[RECORDED INFORMATION]
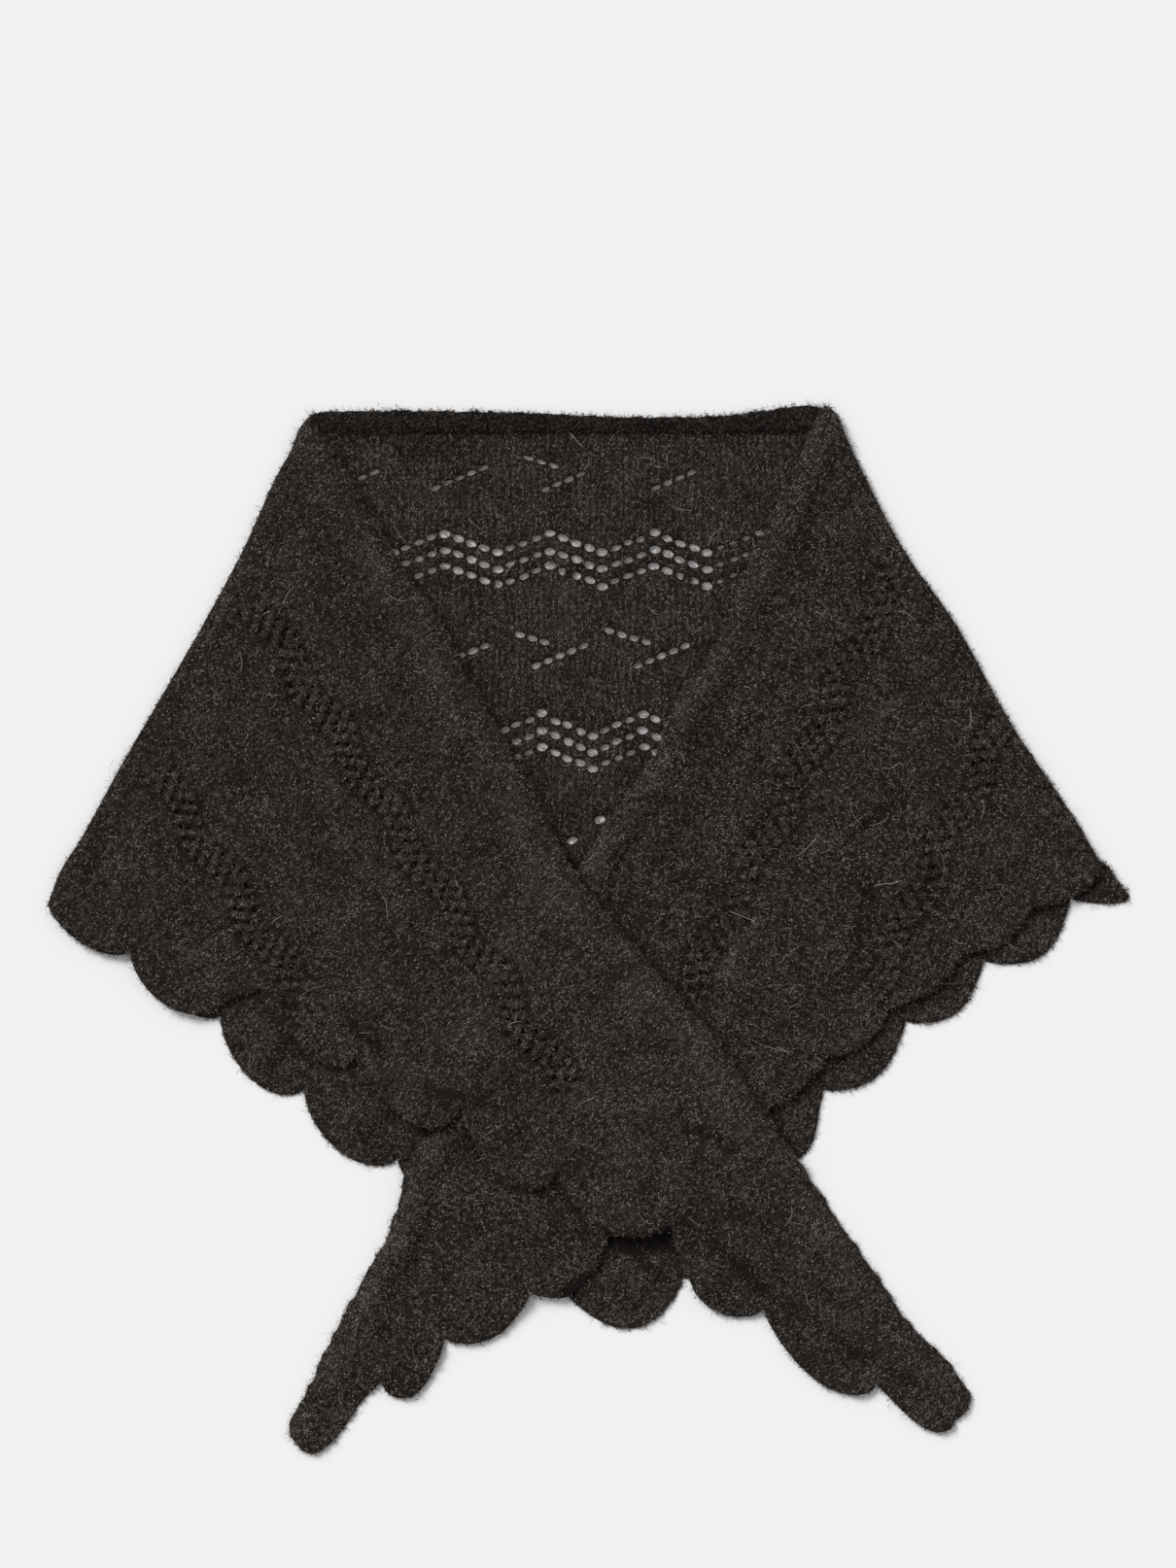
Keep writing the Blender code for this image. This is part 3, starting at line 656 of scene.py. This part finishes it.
def laced(points, zigzags, corner, along, across):
    """The relief of lace that lies on cloth: rows of plump stitches and dimples between furrows."""
    eyelets, knobs = (wing_eyelets(zigzags, corner, along, across, shift) for shift in (0.0, 0.5))
    plump = np.exp(-((nearest_to(points, knobs) / KNOB_REACH) ** 2))
    sunk = np.exp(-((nearest_to(points, eyelets) / DIMPLE_REACH) ** 2))
    relief = KNOB_HEIGHT * plump - DIMPLE_DEPTH * sunk
    position, fall = (points - corner) @ along, (points - corner) @ across
    for distance, crest, wave, first, last in zigzags:
        off = fall - distance - zigzag(position, crest, wave, ZIGZAG_HEIGHT)
        start, end = crest + np.array((first, last + 1)) * wave / HOLES_A_WAVE
        within = np.clip(np.minimum(position - start, end - position) / LACE_FADE, 0, 1)
        for line, share in LACE_FURROWS:
            furrow = np.exp(-(((off - line * WING_ROW_PITCH) / FURROW_REACH) ** 2))
            relief -= FURROW_DEPTH * share * within * furrow
    return relief


# The swell of a rolled front: its height, distance from the edge and reach, then the drop at the edge
SWELL, SWELL_AT, SWELL_REACH = 1.2, 13, 12
DROP, DROP_REACH = 0.5, 2.5
# How much of the creases and of the roll counts as relief, which also paints shade into troughs and a
# highlight onto the roll, in the nap and the cloth's colour
CREASE_RELIEF, ROLL_RELIEF = 0.55, 0.15


def rolled(points, edge):
    """The broad swell of a front edge that curls under."""
    off = away(points, edge)
    swell = SWELL * np.exp(-(((off - SWELL_AT) / SWELL_REACH) ** 2))
    return swell - DROP * np.exp(-((off / DROP_REACH) ** 2))


def wing_lift(edge, creases, lace, seed):
    """How a wing's cloth stands off its solid, as loose cloth and as relief, from its edge and lace."""

    def lift(points):
        roll, folds = rolled(points, edge), creased(points, creases)
        loose = puckered(points, seed, 24, 0.45) + puckered(points, seed + 1, 9, 0.2)
        loose = loose + (1 - ROLL_RELIEF) * roll + (1 - CREASE_RELIEF) * folds
        # The relief is also painted: shade in furrows and dimples, a highlight on knobs, ridges and the
        # roll
        return loose, CREASE_RELIEF * folds + laced(points, *lace) + ROLL_RELIEF * roll

    return lift


# The right wing is the same cloth as the left, but its wool is given darker colours: painted shade
right_knit = brushed_knit(
    "brushed_knit_right_wing", math.atan2(0.445, 0.8955), (0.0075, 0.0058, 0.0049), (0.072, 0.057, 0.049)
)
right_lie = Lie(["wing_right", "wing_right_edging", "front_band_right"])
right_edge = uneven(smooth_path(RIGHT_EDGE, 3), 1.2, 34, 7)
roll_corners = [RIGHT_FOLD[0], *beside(np.array(RIGHT_EDGE, float), ROLL_WIDTH)[1:RIGHT_ROLL_ROWS]]
right_roll_line = smooth_path(roll_corners + [RIGHT_TAIL_LINE[0]], 4)
right_tail_line = smooth_path(RIGHT_TAIL_LINE, 4)
right_seam = smooth_path((RIGHT_TAIL_LINE[0], *RIGHT_SEAM, RIGHT_FOLD_END[0]), 4)
right_fold = smooth_path(RIGHT_FOLD[::-1], 3)
right_fold_end = smooth_path(RIGHT_FOLD_END[::-1], 3)
right_fold_top = smooth_path(RIGHT_FOLD_AT_BAND[::-1], 3)
right_hem = scallops(RIGHT_LOBES)
right_tip = smooth_path(RIGHT_TIP, 3)
right_rims = [(right_fold, FOLD_RADIUS), (right_edge, EDGE_RADIUS), (right_fold_top, FOLD_RADIUS)]
right_lace = (RIGHT_ZIGZAGS, RIGHT_EDGE[0], RIGHT_ALONG, RIGHT_ACROSS)
right_eyelets = wing_eyelets(*right_lace)
right_eyelets = right_eyelets[away(right_eyelets[:, :2], right_fold) > FOLD_CLEAR]
right_knobs = wing_eyelets(*right_lace, 0.5)
right_lift = wing_lift(right_edge[::4], RIGHT_CREASES, right_lace, 11)
wing_right = knit_sheet(
    "right_wing_knit", [right_roll_line, right_seam, right_fold], right_lie, right_rims,
    WING_THICK, WING_MESH, right_eyelets, right_knobs, right_lift,
)
right_roll = knit_sheet(
    "right_front_roll",
    [right_edge, np.vstack([right_edge[-1:], right_tail_line[-1:]]), right_tail_line[::-1],
     right_roll_line[::-1], right_fold_top, np.vstack([right_fold_top[-1:], right_edge[:1]])],
    right_lie, right_rims, ROLL_THICK, WING_MESH, lift=right_lift,
)
right_scallops = knit_sheet(
    "right_wing_scallops",
    [right_tip[1:], right_hem, np.vstack([right_hem[-1:], right_fold_end[1:]]), right_seam[::-1],
     right_tail_line, np.vstack([right_tail_line[-1:], right_tip[1:2]])],
    right_lie, [(right_hem, HEM_RADIUS), (right_tip[1:], HEM_RADIUS), (right_fold_end, FOLD_RADIUS)],
    WING_THICK, WING_MESH, lift=right_lift,
)
dress(wing_right, right_knit, "wing_right")
dress(right_roll, right_knit, "front_band_right")
dress(right_scallops, right_knit, "wing_right_edging")

# The left wing lies over both, with the front of the shawl crossed over. It is the same cloth,
# folded along its outer side, and its tail runs out over the right wing's hem to the surface.
LEFT_FOLD_AT_BAND = ((-184, 344), (-191.3, 335.5), (-197.5, 320))
LEFT_EDGE = (
    (-183, 339), (-168, 317), (-143, 274), (-120, 237), (-98, 207), (-78, 165), (-58, 133),
    (-31, 83), (-3, 30), (21, 1), (57, -40), (94, -85), (113, -116), (144, -159), (169.5, -198),
    (186, -221), (201, -243), (215, -264), (235, -283), (246, -296), (256, -316), (253, -323),
    (246, -329),
)
LEFT_ROLL_ROWS = 16
LEFT_TAIL_LINE = ((184, -256), (199, -278), (223, -302), (246, -319))
LEFT_SEAM = (
    (-290, 5), (-231, -32), (-145, -60), (-64, -88), (-5, -138), (66, -171), (88, -214),
    (130, -232), (169, -272),
)
LEFT_LOBES = (
    (-360, 17, 14, 0.9, 0), (-305, -14, 22, 0.75, 0), (-246, -51, 0, 1.0, 0),
    (-218, -40, 22, 1.4, 0), (-155, -83, 28, 1.2, 0), (-84, -117, 31, 1.0, 0),
    (-19, -159, 26, 0.95, -0.1), (55, -193, 3, 1.0, 0), (70, -238, 13, 0.9, 0),
    (118, -253, 25, 0.98, 0), (193, -304, 14, 1.6, 0), (245.4, -329.3, 0, 1.0, 0),
)
LEFT_ALONG, LEFT_ACROSS = np.array((0.543, -0.84)), np.array((-0.84, -0.543))
LEFT_ZIGZAGS = ((94, 115, 66.5, -4, 42), (209.5, 96, 66.0, 5, 28))
# Soft troughs and ridges of the left wing: x, y, x, y, half-width, height. Through the relief the troughs
# are also painted darker and the ridges paler
LEFT_CREASES = (
    (-237, -46, -221, -48, 6, -1.2), (-157, -64, -135, -82, 6, -1.2), (-108, -106, -70, -115, 6, -1.3),
    (62, -122, 67, -140, 5, -1.0), (74, -133, 102, -151, 5, -1.0), (130, -249, 179, -284, 7, -0.8),
    (179, -284, 209, -298, 6, -0.7), (86, -210, 118, -242, 8, -1.2), (-93, 116, -85, 88, 5, -0.8),
    (-232, 116, -228, 96, 5, -0.8), (-261, 92, -256, 70, 5, -0.7), (60, -62, 196, -262, 15, 0.15),
    (-236, 70, -252, -40, 16, 0.25), (-150, 30, -120, -108, 18, 0.25), (-214, -44, -176, -60, 5, -0.8),
)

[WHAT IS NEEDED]
Give every line of the material again, exactly as it reads.

[ANSWER IN FULL]
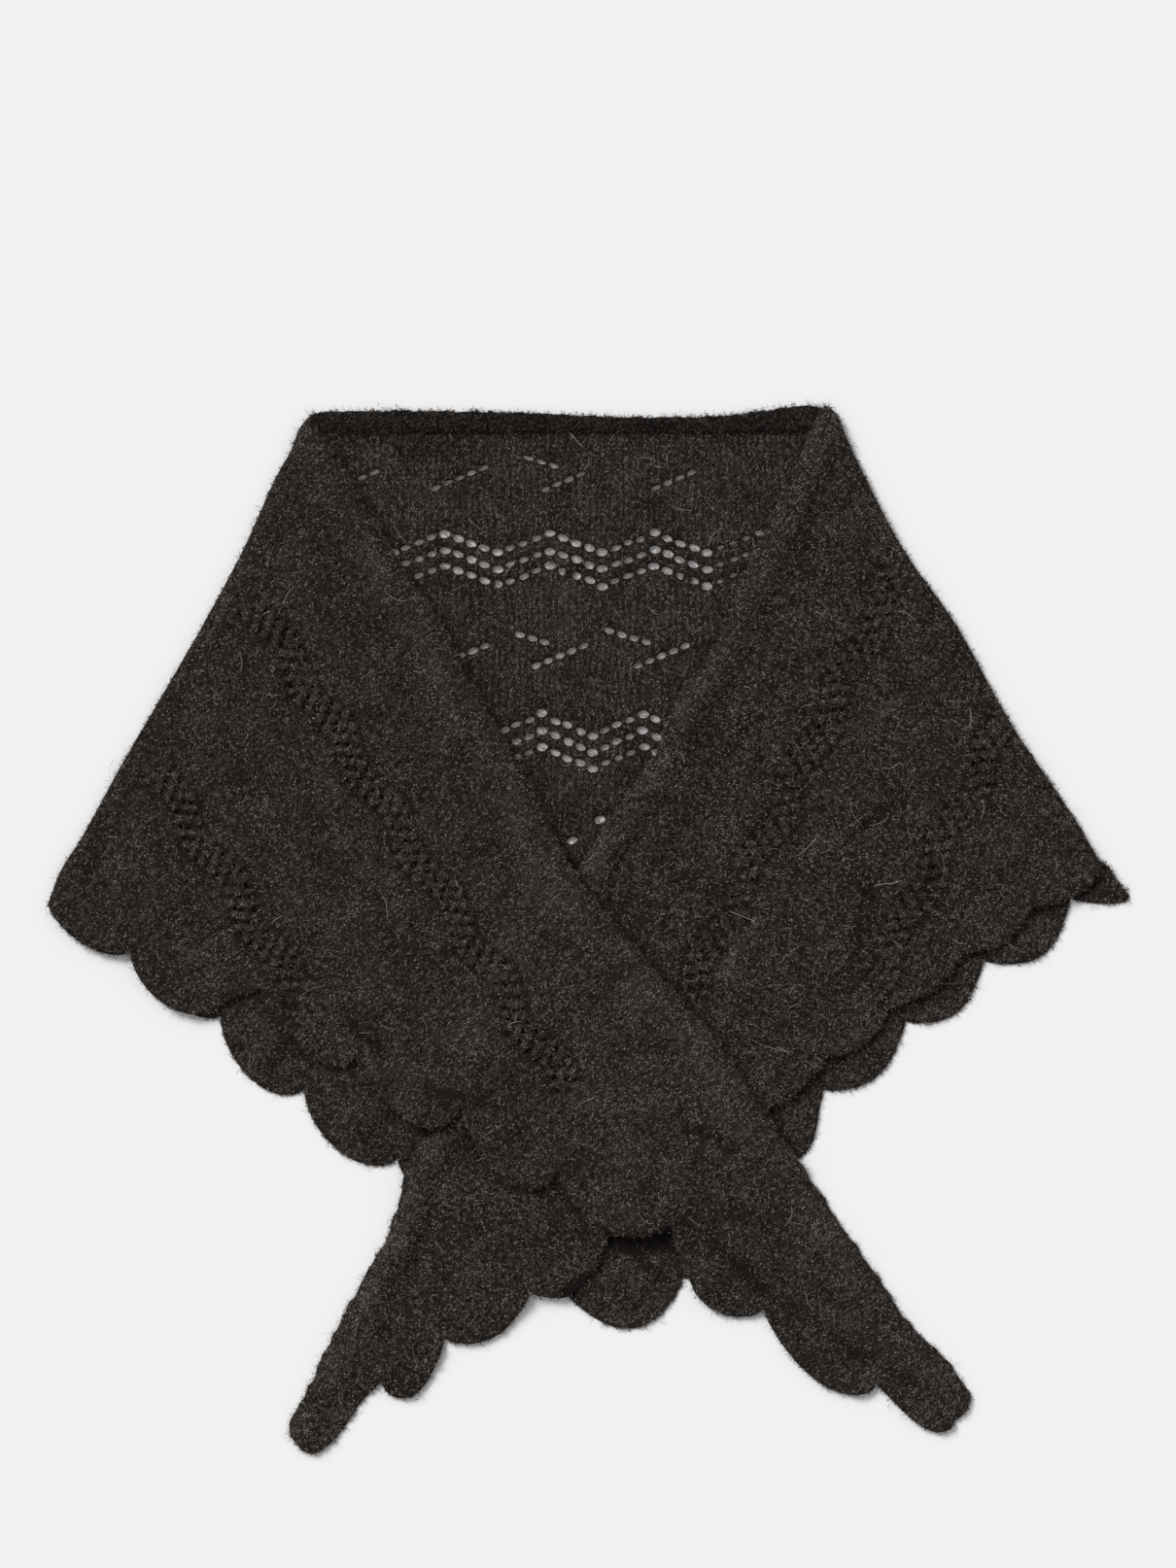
Keep writing the Blender code for this image. This is part 3, starting at line 656 of scene.py. This part finishes it.
def laced(points, zigzags, corner, along, across):
    """The relief of lace that lies on cloth: rows of plump stitches and dimples between furrows."""
    eyelets, knobs = (wing_eyelets(zigzags, corner, along, across, shift) for shift in (0.0, 0.5))
    plump = np.exp(-((nearest_to(points, knobs) / KNOB_REACH) ** 2))
    sunk = np.exp(-((nearest_to(points, eyelets) / DIMPLE_REACH) ** 2))
    relief = KNOB_HEIGHT * plump - DIMPLE_DEPTH * sunk
    position, fall = (points - corner) @ along, (points - corner) @ across
    for distance, crest, wave, first, last in zigzags:
        off = fall - distance - zigzag(position, crest, wave, ZIGZAG_HEIGHT)
        start, end = crest + np.array((first, last + 1)) * wave / HOLES_A_WAVE
        within = np.clip(np.minimum(position - start, end - position) / LACE_FADE, 0, 1)
        for line, share in LACE_FURROWS:
            furrow = np.exp(-(((off - line * WING_ROW_PITCH) / FURROW_REACH) ** 2))
            relief -= FURROW_DEPTH * share * within * furrow
    return relief


# The swell of a rolled front: its height, distance from the edge and reach, then the drop at the edge
SWELL, SWELL_AT, SWELL_REACH = 1.2, 13, 12
DROP, DROP_REACH = 0.5, 2.5
# How much of the creases and of the roll counts as relief, which also paints shade into troughs and a
# highlight onto the roll, in the nap and the cloth's colour
CREASE_RELIEF, ROLL_RELIEF = 0.55, 0.15


def rolled(points, edge):
    """The broad swell of a front edge that curls under."""
    off = away(points, edge)
    swell = SWELL * np.exp(-(((off - SWELL_AT) / SWELL_REACH) ** 2))
    return swell - DROP * np.exp(-((off / DROP_REACH) ** 2))


def wing_lift(edge, creases, lace, seed):
    """How a wing's cloth stands off its solid, as loose cloth and as relief, from its edge and lace."""

    def lift(points):
        roll, folds = rolled(points, edge), creased(points, creases)
        loose = puckered(points, seed, 24, 0.45) + puckered(points, seed + 1, 9, 0.2)
        loose = loose + (1 - ROLL_RELIEF) * roll + (1 - CREASE_RELIEF) * folds
        # The relief is also painted: shade in furrows and dimples, a highlight on knobs, ridges and the
        # roll
        return loose, CREASE_RELIEF * folds + laced(points, *lace) + ROLL_RELIEF * roll

    return lift


# The right wing is the same cloth as the left, but its wool is given darker colours: painted shade
right_knit = brushed_knit(
    "brushed_knit_right_wing", math.atan2(0.445, 0.8955), (0.0075, 0.0058, 0.0049), (0.072, 0.057, 0.049)
)
right_lie = Lie(["wing_right", "wing_right_edging", "front_band_right"])
right_edge = uneven(smooth_path(RIGHT_EDGE, 3), 1.2, 34, 7)
roll_corners = [RIGHT_FOLD[0], *beside(np.array(RIGHT_EDGE, float), ROLL_WIDTH)[1:RIGHT_ROLL_ROWS]]
right_roll_line = smooth_path(roll_corners + [RIGHT_TAIL_LINE[0]], 4)
right_tail_line = smooth_path(RIGHT_TAIL_LINE, 4)
right_seam = smooth_path((RIGHT_TAIL_LINE[0], *RIGHT_SEAM, RIGHT_FOLD_END[0]), 4)
right_fold = smooth_path(RIGHT_FOLD[::-1], 3)
right_fold_end = smooth_path(RIGHT_FOLD_END[::-1], 3)
right_fold_top = smooth_path(RIGHT_FOLD_AT_BAND[::-1], 3)
right_hem = scallops(RIGHT_LOBES)
right_tip = smooth_path(RIGHT_TIP, 3)
right_rims = [(right_fold, FOLD_RADIUS), (right_edge, EDGE_RADIUS), (right_fold_top, FOLD_RADIUS)]
right_lace = (RIGHT_ZIGZAGS, RIGHT_EDGE[0], RIGHT_ALONG, RIGHT_ACROSS)
right_eyelets = wing_eyelets(*right_lace)
right_eyelets = right_eyelets[away(right_eyelets[:, :2], right_fold) > FOLD_CLEAR]
right_knobs = wing_eyelets(*right_lace, 0.5)
right_lift = wing_lift(right_edge[::4], RIGHT_CREASES, right_lace, 11)
wing_right = knit_sheet(
    "right_wing_knit", [right_roll_line, right_seam, right_fold], right_lie, right_rims,
    WING_THICK, WING_MESH, right_eyelets, right_knobs, right_lift,
)
right_roll = knit_sheet(
    "right_front_roll",
    [right_edge, np.vstack([right_edge[-1:], right_tail_line[-1:]]), right_tail_line[::-1],
     right_roll_line[::-1], right_fold_top, np.vstack([right_fold_top[-1:], right_edge[:1]])],
    right_lie, right_rims, ROLL_THICK, WING_MESH, lift=right_lift,
)
right_scallops = knit_sheet(
    "right_wing_scallops",
    [right_tip[1:], right_hem, np.vstack([right_hem[-1:], right_fold_end[1:]]), right_seam[::-1],
     right_tail_line, np.vstack([right_tail_line[-1:], right_tip[1:2]])],
    right_lie, [(right_hem, HEM_RADIUS), (right_tip[1:], HEM_RADIUS), (right_fold_end, FOLD_RADIUS)],
    WING_THICK, WING_MESH, lift=right_lift,
)
dress(wing_right, right_knit, "wing_right")
dress(right_roll, right_knit, "front_band_right")
dress(right_scallops, right_knit, "wing_right_edging")

# The left wing lies over both, with the front of the shawl crossed over. It is the same cloth,
# folded along its outer side, and its tail runs out over the right wing's hem to the surface.
LEFT_FOLD_AT_BAND = ((-184, 344), (-191.3, 335.5), (-197.5, 320))
LEFT_EDGE = (
    (-183, 339), (-168, 317), (-143, 274), (-120, 237), (-98, 207), (-78, 165), (-58, 133),
    (-31, 83), (-3, 30), (21, 1), (57, -40), (94, -85), (113, -116), (144, -159), (169.5, -198),
    (186, -221), (201, -243), (215, -264), (235, -283), (246, -296), (256, -316), (253, -323),
    (246, -329),
)
LEFT_ROLL_ROWS = 16
LEFT_TAIL_LINE = ((184, -256), (199, -278), (223, -302), (246, -319))
LEFT_SEAM = (
    (-290, 5), (-231, -32), (-145, -60), (-64, -88), (-5, -138), (66, -171), (88, -214),
    (130, -232), (169, -272),
)
LEFT_LOBES = (
    (-360, 17, 14, 0.9, 0), (-305, -14, 22, 0.75, 0), (-246, -51, 0, 1.0, 0),
    (-218, -40, 22, 1.4, 0), (-155, -83, 28, 1.2, 0), (-84, -117, 31, 1.0, 0),
    (-19, -159, 26, 0.95, -0.1), (55, -193, 3, 1.0, 0), (70, -238, 13, 0.9, 0),
    (118, -253, 25, 0.98, 0), (193, -304, 14, 1.6, 0), (245.4, -329.3, 0, 1.0, 0),
)
LEFT_ALONG, LEFT_ACROSS = np.array((0.543, -0.84)), np.array((-0.84, -0.543))
LEFT_ZIGZAGS = ((94, 115, 66.5, -4, 42), (209.5, 96, 66.0, 5, 28))
# Soft troughs and ridges of the left wing: x, y, x, y, half-width, height. Through the relief the troughs
# are also painted darker and the ridges paler
LEFT_CREASES = (
    (-237, -46, -221, -48, 6, -1.2), (-157, -64, -135, -82, 6, -1.2), (-108, -106, -70, -115, 6, -1.3),
    (62, -122, 67, -140, 5, -1.0), (74, -133, 102, -151, 5, -1.0), (130, -249, 179, -284, 7, -0.8),
    (179, -284, 209, -298, 6, -0.7), (86, -210, 118, -242, 8, -1.2), (-93, 116, -85, 88, 5, -0.8),
    (-232, 116, -228, 96, 5, -0.8), (-261, 92, -256, 70, 5, -0.7), (60, -62, 196, -262, 15, 0.15),
    (-236, 70, -252, -40, 16, 0.25), (-150, 30, -120, -108, 18, 0.25), (-214, -44, -176, -60, 5, -0.8),
)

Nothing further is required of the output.